After taking in all the sights (three vacant lots and a AAA baseball stadium), we got changed and headed off to the Toledo Sports Arena, a compact venue capable of fitting about 6,000 concertgoers. Crossing the drawbridge across the river, we navigated our way through countless hippies and frat guys all roaring to go see Pearl Jam. It was around this time we began to hear rumors of a certain aging rock god being in the area, one Neil Young. The buzz in the crowd as we got into the arena was tangible, adding to what was already a festive mood in anticipation of Pearl Jam’s set.

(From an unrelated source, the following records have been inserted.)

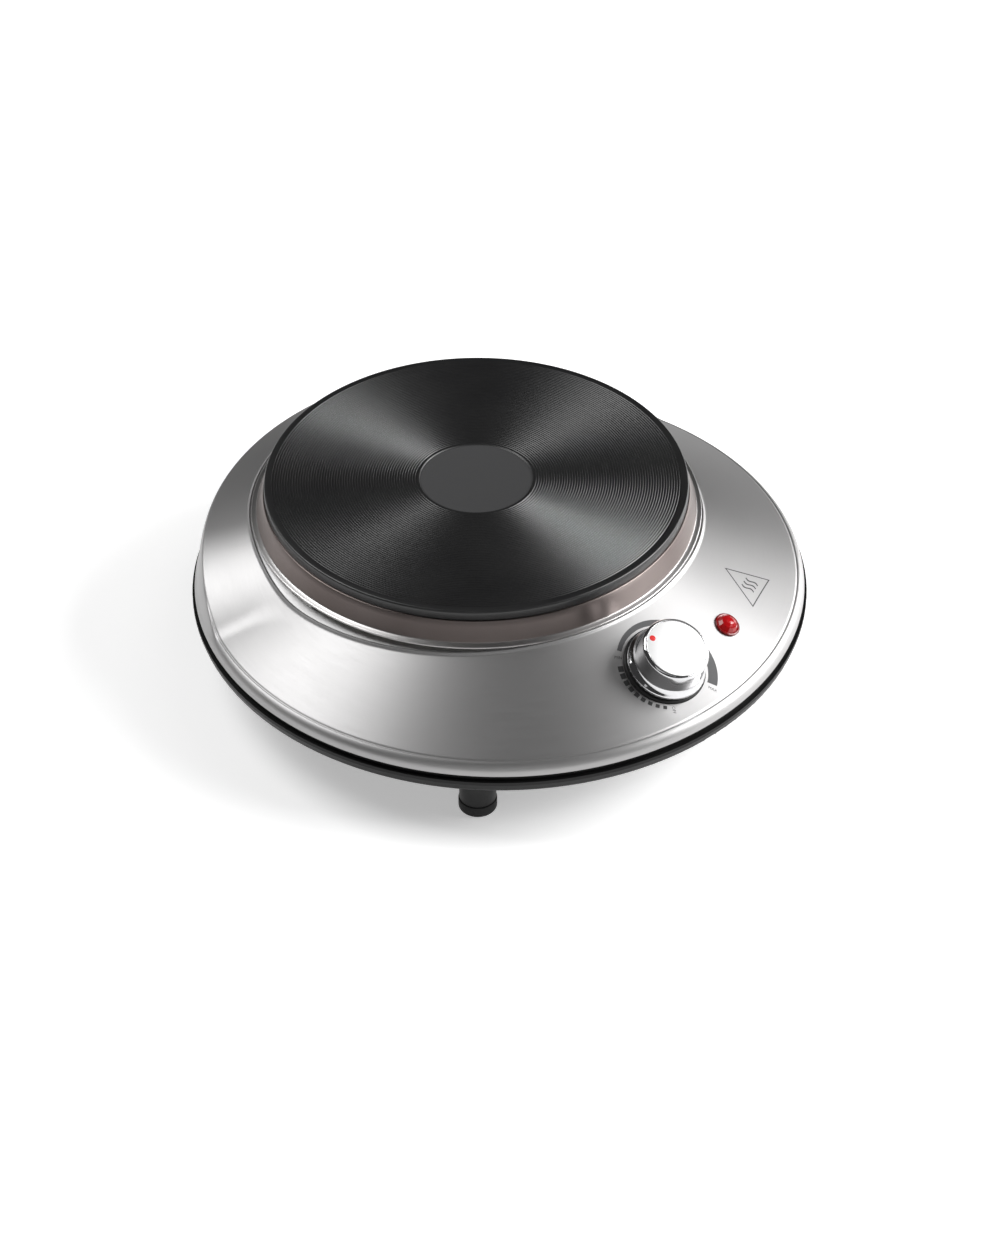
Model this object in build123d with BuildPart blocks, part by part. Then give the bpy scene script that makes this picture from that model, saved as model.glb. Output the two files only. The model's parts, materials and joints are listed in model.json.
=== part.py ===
from build123d import *
import math
import os

# Single hot plate burner, millimetres. The origin is on the table at the centre of the round
# base, +Z is up, the control knob faces -Y, and +X is on the right of someone facing the knob.

# --- Driving dimensions -------------------------------------------------------------------
PLATE_RADIUS = 92.5  # cast-iron cooking plate, the common 185 mm size
PLATE_TOP = 75.0  # height of the cooking surface
PLATE_SHIFT = 15.9  # the plate stands this far behind the middle of the base
CENTRE_DISC_RADIUS = 25.0
CENTRE_DISC_DEPTH = 0.6
PLATE_LIP = 4.4  # height of the plate's widest rim
CASTING_RADIUS = 90.3  # the casting below that rim
CASTING_BOTTOM = 60.5
WEB_BOTTOM = 67.0  # underside of the iron above the heating coils
LAND_BOTTOM = 62.0  # underside of the iron between them

SHELL_THICKNESS = 0.8
SHELL_TOP = 60.2
SHELL_FOOT = 32.6  # lower edge of the steel
SHELL_RADIUS = 134.05
SHELL_OPENING = 94.2
SHOULDER_RADIUS = 133.4
SHOULDER_ROUND = 5.0
PANEL_SLOPE = 25.6  # degrees, the sloping control panel
PANEL_RADIUS = 131.0
PANEL_HEIGHT = 37.8  # the panel's height at that radius

TIER_LEVEL = 50.0  # the raised rear tier's plan is drawn at this height
TIER_RADIUS = 104.3
TIER_CORNER = -77.0  # where its two straight flanks would meet on the centre line
TIER_FLANK = 0.96  # their slope in plan
TIER_BEND = 25.0
TIER_DRAFT = 25.0
CREST_RADIUS = 98.5  # from here the tier's roof falls away
ROOF_FALL = 20.0
WALL_RADIUS = 133.2
WALL_LEVEL = 36.0
WALL_DRAFT = 10.0

BASE_RADIUS = 135.2
BASE_BOTTOM = 24.4
BASE_FLOOR = 1.4
BASE_LEDGE = 30.2  # top of the black ring that shows
BASE_NECK = 133.4  # above it the pan steps in, in the shell's shadow
BASE_TOP = 32.3
BASE_ROUND = 2.0

FOOT_SPREAD_X = 81.0
FOOT_SPREAD_Y = 84.0
FOOT_RADIUS = 7.75
PAD_RADIUS = 8.1
PAD_HEIGHT = 6.0

KNOB_DISTANCE = 108.0  # from the base's centre to the knob's axis, along the panel's plan
KNOB_BASE_RADIUS = 17.2
KNOB_TOP_RADIUS = 14.4
KNOB_FACE = 15.6  # the knob's top above the panel
KNOB_GAP = 1.8  # from the panel up to the knob's skirt
KNOB_AT_REST = -37.0  # degrees, clockwise from straight uphill
SHAFT_RADIUS = 3.0
SHAFT_CLEARANCE = 0.05
BUSH_RADIUS = 5.0

LAMP_DISTANCE = 111.0
LAMP_TURN = 20.6  # degrees round the base from the knob
LAMP_RADIUS = 5.7
LENS_NECK = 4.6

STUD_RADIUS = 3.0
STUD_BOTTOM = 34.0
BRIDGE_LEVEL = 44.0
SHEET = 0.8

WIRE_RADIUS = 1.2

# --- Shared planes and axes ---------------------------------------------------------------
PLATE_AXIS = Axis((0, PLATE_SHIFT, 0), (0, 0, 1))
BASE_SECTION = Plane.XZ
PLATE_SECTION = Plane.XZ.offset(-PLATE_SHIFT)


def tan(degrees):
    return math.tan(math.radians(degrees))


def cos(degrees):
    return math.cos(math.radians(degrees))


def sin(degrees):
    return math.sin(math.radians(degrees))


def panel_height(radius):
    """Height of the sloping panel's outside at a distance from the base's centre."""
    return PANEL_HEIGHT + (PANEL_RADIUS - radius) * tan(PANEL_SLOPE)


def panel_plane(distance, turn):
    """Plane on the panel, turned round the base from the knob, its Y uphill and its Z out."""
    outward = (sin(turn), -cos(turn))
    origin = (distance * outward[0], distance * outward[1], panel_height(distance))
    normal = (outward[0] * sin(PANEL_SLOPE), outward[1] * sin(PANEL_SLOPE), cos(PANEL_SLOPE))
    return Plane(origin=origin, x_dir=(cos(turn), sin(turn), 0), z_dir=normal)


KNOB_PLANE = panel_plane(KNOB_DISTANCE, 0)
LAMP_PLANE = panel_plane(LAMP_DISTANCE, LAMP_TURN)


def clock(radius, degrees):
    """Point on a dial, measured clockwise from straight uphill."""
    return (radius * sin(degrees), radius * cos(degrees))


# --- Cooking plate ------------------------------------------------------------------------
COIL_RADII = (40.0, 46.0, 52.0, 68.0, 74.0, 80.0)
COIL_WIRE = 1.5
COIL_LEVEL = 64.9
CHANNELS = ((35.0, 57.5), (62.5, 85.5))
COMPOUND_BOTTOM = 62.9
EARTH_STUD = (17.0, PLATE_SHIFT + 22)
EARTH_TAG_END = (EARTH_STUD[0] + 11, EARTH_STUD[1])
TERMINAL_X = (-12.0, 0.0, 12.0)
TERMINAL_Y = PLATE_SHIFT - 40


def make_hotplate():
    """Cast-iron plate with its recessed centre and two channels for the heating coils."""
    (inner_a, outer_a), (inner_b, outer_b) = CHANNELS
    lip_bottom = PLATE_TOP - PLATE_LIP
    with BuildPart() as hotplate:
        with BuildSketch(PLATE_SECTION):
            Polygon(
                (0, LAND_BOTTOM),
                (inner_a, LAND_BOTTOM),
                (inner_a, WEB_BOTTOM),
                (outer_a, WEB_BOTTOM),
                (outer_a, LAND_BOTTOM),
                (inner_b, LAND_BOTTOM),
                (inner_b, WEB_BOTTOM),
                (outer_b, WEB_BOTTOM),
                (outer_b, CASTING_BOTTOM),
                (CASTING_RADIUS, CASTING_BOTTOM),
                (CASTING_RADIUS, lip_bottom),
                (PLATE_RADIUS, lip_bottom),
                (PLATE_RADIUS, PLATE_TOP - 1),
                (PLATE_RADIUS - 1.6, PLATE_TOP),
                (CENTRE_DISC_RADIUS, PLATE_TOP),
                (CENTRE_DISC_RADIUS - 0.4, PLATE_TOP - CENTRE_DISC_DEPTH),
                (0, PLATE_TOP - CENTRE_DISC_DEPTH),
                align=None,
            )
        revolve(axis=PLATE_AXIS)
        with BuildSketch(Plane.XY.offset(LAND_BOTTOM)):
            with Locations((0, PLATE_SHIFT)):
                Circle(STUD_RADIUS)
            with Locations(EARTH_STUD):
                Circle(2.0)
        extrude(amount=7, mode=Mode.SUBTRACT)
    return hotplate.part


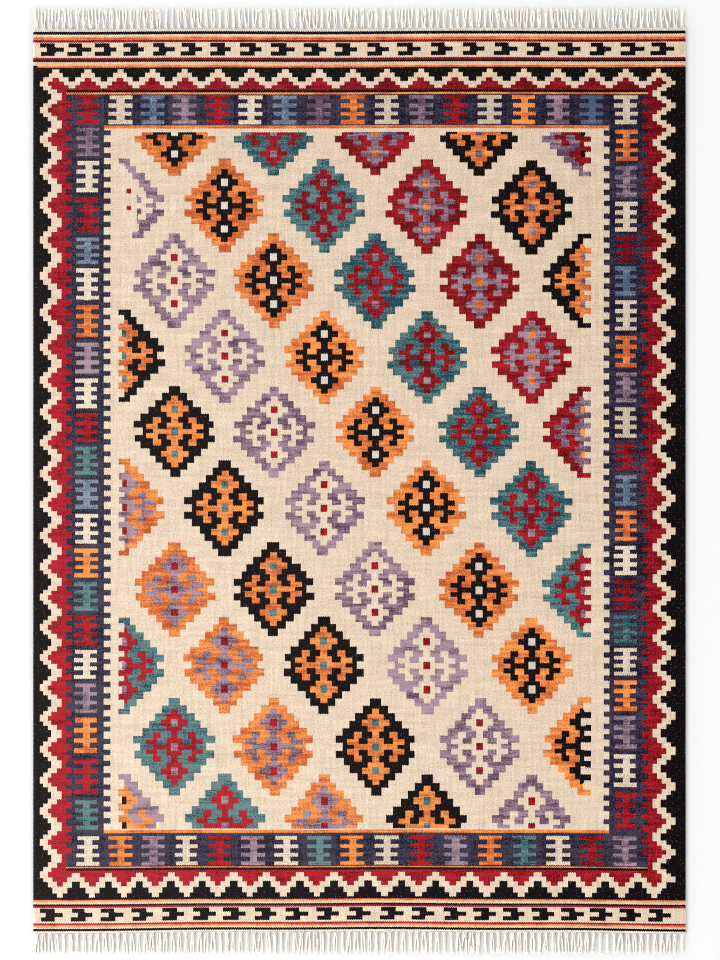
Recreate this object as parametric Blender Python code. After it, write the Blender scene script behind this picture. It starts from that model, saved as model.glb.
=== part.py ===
"""A flat-woven wool kilim rug lying flat, its cotton warp ends left as a fringe at both ends.

Metres, +Z up. The origin is on the floor under the middle of the rug. +X runs across the rug and
+Y runs along it, from the foot end to the head end.
"""

import math

import bmesh
import bpy

# The whole rug, from the tassel tips at the foot to those at the head
RUG_LENGTH = 2.320

# The cloth: one flat weave with straight selvedges and slightly wandering woven ends
CLOTH_WIDTH = 1.600
CLOTH_THICKNESS = 0.004

# The fringe: warps gathered into tassels, hanging from a narrow band at the cloth's end
FRINGE_LENGTH = 0.051
TASSELS = 96
BAND_DEPTH = 0.006
TASSEL_ROOT_WIDTH = 0.0055
TASSEL_TIP_WIDTH = 0.0075
TASSEL_THICKNESS = 0.003
TASSEL_SWAY = 0.0028
TASSEL_SHORTFALL = 0.0035

# Space left between the cloth and each fringe
GAP = 0.0003

# How a woven end wanders: distance it draws in, waves across the width, phase in turns
HEAD_WAVES = (
    (0.0016, 0.5, 0.50),
    (0.0007, 2.5, 0.10),
)
FOOT_WAVES = (
    (0.0055, 0.5, 0.00),
    (0.0006, 3.5, 0.35),
)

WOOL_COLOUR = (0.56, 0.36, 0.25, 1.0)
COTTON_COLOUR = (0.84, 0.81, 0.74, 1.0)


def drawn_in(x, waves):
    """How far a woven end is drawn in towards the middle of the rug, at this place across it."""
    across = x / CLOTH_WIDTH + 0.5
    return sum(depth * math.sin(2 * math.pi * (count * across + phase)) for depth, count, phase in waves)


def cloth_end(x, waves):
    """Distance from the middle of the rug to the cloth's woven end."""
    return RUG_LENGTH / 2 - FRINGE_LENGTH - drawn_in(x, waves)


def across_the_width():
    """Places across the rug, from left to right: the two selvedges and every gap between tassels."""
    pitch = CLOTH_WIDTH / TASSELS
    return [-CLOTH_WIDTH / 2 + pitch * i for i in range(TASSELS + 1)]


def cloth_outline():
    """The cloth's edge seen from above, anticlockwise from the left of the foot end."""
    foot = [(x, -cloth_end(x, FOOT_WAVES)) for x in across_the_width()]
    head = [(x, cloth_end(x, HEAD_WAVES)) for x in across_the_width()]
    return foot + head[::-1]


def tassel_corners(index, waves):
    """The four corners of one tassel, from its left root to its right root."""
    middle = CLOTH_WIDTH * ((index + 0.5) / TASSELS - 0.5)
    sway = TASSEL_SWAY * math.sin(2.4 * index) * math.cos(0.37 * index)
    shortfall = TASSEL_SHORTFALL * math.sin(1.7 * index) ** 2
    root = cloth_end(middle, waves) + GAP + BAND_DEPTH
    tip = RUG_LENGTH / 2 - shortfall
    if index in (TASSELS // 4, 3 * TASSELS // 4):
        tip = RUG_LENGTH / 2
    if index in (0, TASSELS - 1):
        sway = 0.0
    return [
        (middle - TASSEL_ROOT_WIDTH / 2, root),
        (middle + sway - TASSEL_TIP_WIDTH / 2, tip),
        (middle + sway + TASSEL_TIP_WIDTH / 2, tip),
        (middle + TASSEL_ROOT_WIDTH / 2, root),
    ]


def fringe_outline(waves):
    """The comb of one fringe, drawn as if it were at the head end, seen from above, clockwise."""
    teeth = [corner for index in range(TASSELS) for corner in tassel_corners(index, waves)]
    inner_edge = [(x, cloth_end(x, waves) + GAP) for x in across_the_width()]
    return teeth + inner_edge[::-1]


def make_material(name, colour, roughness):
    """A plain cloth finish."""
    material = bpy.data.materials.new(name)
    material.use_nodes = True
    shader = material.node_tree.nodes["Principled BSDF"]
    shader.inputs["Base Color"].default_value = colour
    shader.inputs["Roughness"].default_value = roughness
    shader.inputs["Metallic"].default_value = 0.0
    return material


def make_slab(name, outline, thickness, material):
    """A flat solid with this outline, its underside on the floor."""
    shape = bmesh.new()
    underside = shape.faces.new([shape.verts.new((x, y, 0.0)) for x, y in outline])
    raised = bmesh.ops.extrude_face_region(shape, geom=[underside])["geom"]
    top = [item for item in raised if isinstance(item, bmesh.types.BMVert)]
    bmesh.ops.translate(shape, verts=top, vec=(0.0, 0.0, thickness))
    bmesh.ops.recalc_face_normals(shape, faces=shape.faces)
    mesh = bpy.data.meshes.new(name)
    shape.to_mesh(mesh)
    shape.free()
    mesh.materials.append(material)
    slab = bpy.data.objects.new(name, mesh)
    bpy.context.collection.objects.link(slab)


def make_rug():
    """The cloth and its two fringes."""
    wool = make_material("kilim wool", WOOL_COLOUR, 0.9)
    cotton = make_material("fringe cotton", COTTON_COLOUR, 0.85)
    make_slab("kilim_cloth", cloth_outline(), CLOTH_THICKNESS, wool)
    head = fringe_outline(HEAD_WAVES)
    foot = [(x, -y) for x, y in fringe_outline(FOOT_WAVES)]
    make_slab("fringe_head", head, TASSEL_THICKNESS, cotton)
    make_slab("fringe_foot", foot, TASSEL_THICKNESS, cotton)


for item in list(bpy.data.objects):
    bpy.data.objects.remove(item, do_unlink=True)
make_rug()
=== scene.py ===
import math

import bpy
import numpy as np
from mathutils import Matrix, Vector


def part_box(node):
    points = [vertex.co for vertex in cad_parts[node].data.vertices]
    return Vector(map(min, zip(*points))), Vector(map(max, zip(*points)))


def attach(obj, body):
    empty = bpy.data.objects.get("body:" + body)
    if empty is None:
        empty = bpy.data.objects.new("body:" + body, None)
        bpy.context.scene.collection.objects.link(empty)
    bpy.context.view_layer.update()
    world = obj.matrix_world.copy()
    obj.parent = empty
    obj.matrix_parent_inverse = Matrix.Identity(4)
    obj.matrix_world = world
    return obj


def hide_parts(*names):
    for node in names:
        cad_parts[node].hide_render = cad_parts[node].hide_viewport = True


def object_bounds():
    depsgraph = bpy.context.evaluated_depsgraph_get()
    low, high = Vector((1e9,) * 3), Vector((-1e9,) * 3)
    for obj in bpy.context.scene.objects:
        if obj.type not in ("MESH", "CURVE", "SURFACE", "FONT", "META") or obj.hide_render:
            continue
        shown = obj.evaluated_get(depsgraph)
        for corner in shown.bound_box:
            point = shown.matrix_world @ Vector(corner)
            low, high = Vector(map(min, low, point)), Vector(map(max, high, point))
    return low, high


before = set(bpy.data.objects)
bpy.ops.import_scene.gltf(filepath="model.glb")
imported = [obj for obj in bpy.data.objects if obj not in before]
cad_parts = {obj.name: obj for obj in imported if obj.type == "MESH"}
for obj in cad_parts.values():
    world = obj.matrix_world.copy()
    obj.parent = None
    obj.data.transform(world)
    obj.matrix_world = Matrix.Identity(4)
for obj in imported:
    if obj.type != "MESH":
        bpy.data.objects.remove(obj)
cad_low, cad_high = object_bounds()


# ======== Studio: floor, camera and light ========
# A plain pale floor under the rug, seen from straight above through a long lens. One broad soft light
# stands low on the weaver's left, near the foot end. The room is brightest near the floor, all round.

CAMERA_LENS = 85.0
CAMERA_SENSOR = 36.0
VIEW_LENGTH = 2.355
VIEW_CENTRE = (0.0015, 0.0025)
FLOOR_REACH = 30.0
FLOOR_GAP = 0.0002
FLOOR_WHITE = (0.83, 0.83, 0.83)
KEY_PLACE = (-7.6, -3.4, 4.2)
KEY_SIZE = 3.2
KEY_WATTS = 582.0
ROOM_LOW, ROOM_HIGH = 8.75, 0.15
ROOM_LOW_SINE = 0.55
EDGE_BLUR = 1.0


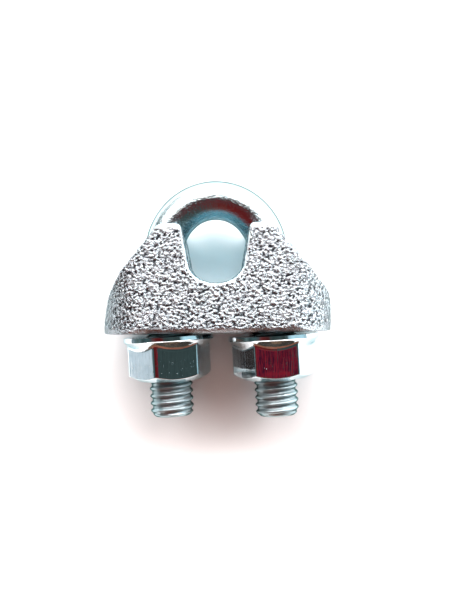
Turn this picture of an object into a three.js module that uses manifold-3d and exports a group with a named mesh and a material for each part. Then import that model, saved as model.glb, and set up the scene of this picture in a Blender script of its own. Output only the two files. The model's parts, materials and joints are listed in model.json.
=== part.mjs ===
// Wire rope clip (U-bolt clamp) for 8 mm rope: a cast saddle, a U-bolt with two M6 legs and two
// hexagon flange nuts. Millimetres.
// The clip lies flat on the saddle's back face: +Z is the rope's axis, +Y runs from the nuts to the
// crown of the U-bolt and +X runs across the two legs. The origin is on the back face, at the middle
// of the clip's outline seen from above.
// Shapes are built in the saddle's own frame, whose origin is the centre of the saddle's nut face,
// halfway through its thickness.

import * as THREE from 'three';
import { mergeVertices } from 'three/addons/utils/BufferGeometryUtils.js';
import Module from 'manifold-3d';

const outlineCentreY = 4.6; // height of the clip's middle over the nut face

// U-bolt. Its own frame has the legs along Y, and is the saddle's frame before the bolt leans.
const wireRadius = 2.675;
const legSpacing = 14.4;
const archCentreY = 10.5;
const archRise = 7.62; // from the arch's centre to the wire's centre line at the crown
const leftLegEndY = -11.05;
const rightLegEndY = -11.8;
const boltLean = THREE.MathUtils.degToRad(2.25); // the loose bolt leans this much in the saddle's holes

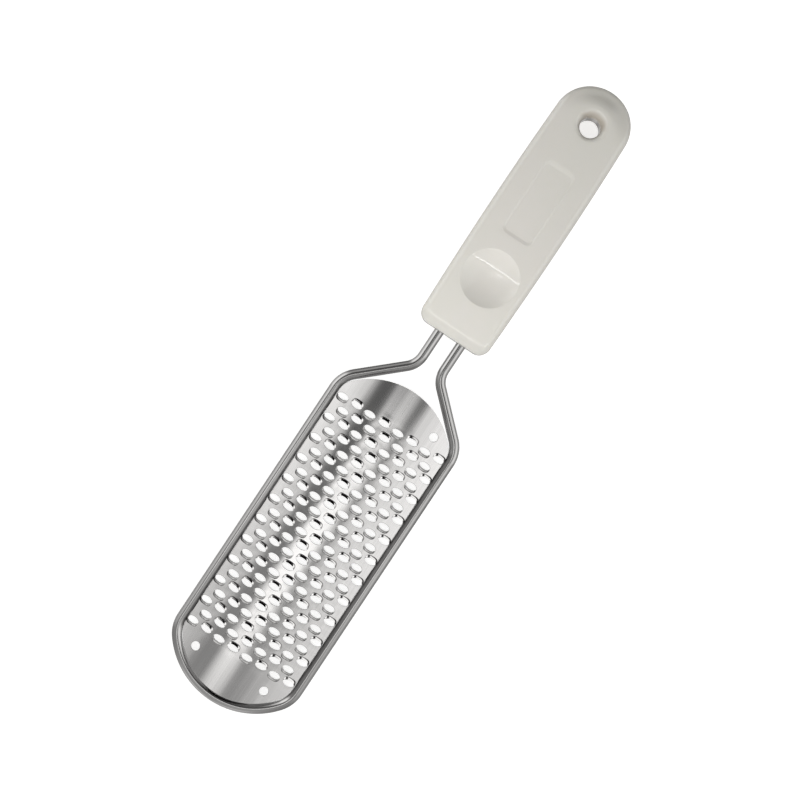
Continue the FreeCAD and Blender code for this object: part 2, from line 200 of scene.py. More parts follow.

Ed’s now-standard preset consisted of I Am A Patriot and You’ve Got To Hide Your Love Away, then yielding to a band called Gob Roberts. The most notable thing about Gob Roberts? Their lead singer, none other than Hollywood actor Tim Robbins. Yes, Tim Robbins of The Shawshank Redemption. We were surprised, too. He can’t sing worth shit, but the band itself was pretty good. There was some predictable ranting against Bush, and then the second opening band for the night, Death Cab For Cutie, came out and played a pretty toned down set consisting of the wailing that constitutes the current Coldplay-copycat trend in the music industry. They weren’t too bad, though.
We clearly weren’t there for them, though, and Pearl Jam quickly made us forget the openers as they launched into a high-energy block of Corduroy, Hail Hail, Save You and insertbandnamehere’s The Amerikan in Me after opening with a beautiful Long Road. Interspersed with the opening tracks was a short political musing on all the jobs lost in Ohio (25% of the jobs lost in the last four years; and of course it’s Bush’s fault), etc. Ed kept it brief, and I appreciate the fact that he cares about the country enough to be involved as he is. I can’t fault him or the bands involved for that.
The rest of the set, while fantastic, had a fairly ordinary setlist, but that soon changed with the close of the first encore. Mr. Young joined Ed on stage to a raucous reception from the crowd and from there on, it was basically Neil’s show. Ed and Neil played Young’s Harvest Moon, accompanied by Young’s wife Pegi on backing vocals. Beautiful, lovely version to close the first encore.
None other than Peter Frampton came out to join everyone on Young’s Act of Love, adding to an already nutty lineup, but the second encore was dominated by Neil’s rocking, extended solos on All Along the Watchtower, Act of Love, Cortez the Killer and Rockin’ in the Free World to close the show. It’s a joy to watch the seemingly old man rock out onstage, basically dominating the music as Pearl Jam struggled to keep up as they watched him in awe. How often do you get to see Neil Young and Peter Frampton play with your favorite band? Unbelievable night, as the show came to a close in Toledo, on the banks of the mighty Maumee River.
A short coda to the review: after we left the arena, we were in the mood for some phat beatz, and there actually was a club (with real live people inside) just down the road on the river. Of course, as one would expect, we were turned away because I was wearing sneakers. I guess sneakers would damage the fragile dance floor. I know I can bust some moves, but come on. Instead of dancing the night away, we watched the drawbridge go up as a ginormous tanker came down the river. We ended up in a club back across the river, although there weren’t too many people there. The buddy I was with went out in the middle of the dance floor and started doing the robot solo in an effort to attract the fine ladies around him. Needless to say, he failed miserably. I wisely nursed a beer off the floor as he flailed about. We got some eats and called it a night–another one for the books thanks to Pearl Jam.
Two Feet Thick notes:
Big, big show with Neil Young heard soundchecking with the band. Toward the start of the show, Ed quote some statistics: “Four percent of the whole US population is in Ohio. You account for 25% of the jobs that have been lost in the last four years. That’s staggering. And this is a swing state?” At the end of the acoustic set, Ed says something about a friend “… who came a long way, I thought to see us, but really I think he came out to see you” and Neil and Pegi Young take the stage. ‘Harvest Moon’ ends the acoustic set and is just Ed and Pegi on vocals with Neil playing acoustic guitar. The encore songs include Neil (obviously) and the final three songs also include Neil’s wife Pegi, plus Peter Frampton For ‘Act of Love,’ Ed and Pegi stand to one side providing vocals, with Neil fronting. Neil tells the crowd to get friends registered to vote and “… maybe we can turn this whole thing around.”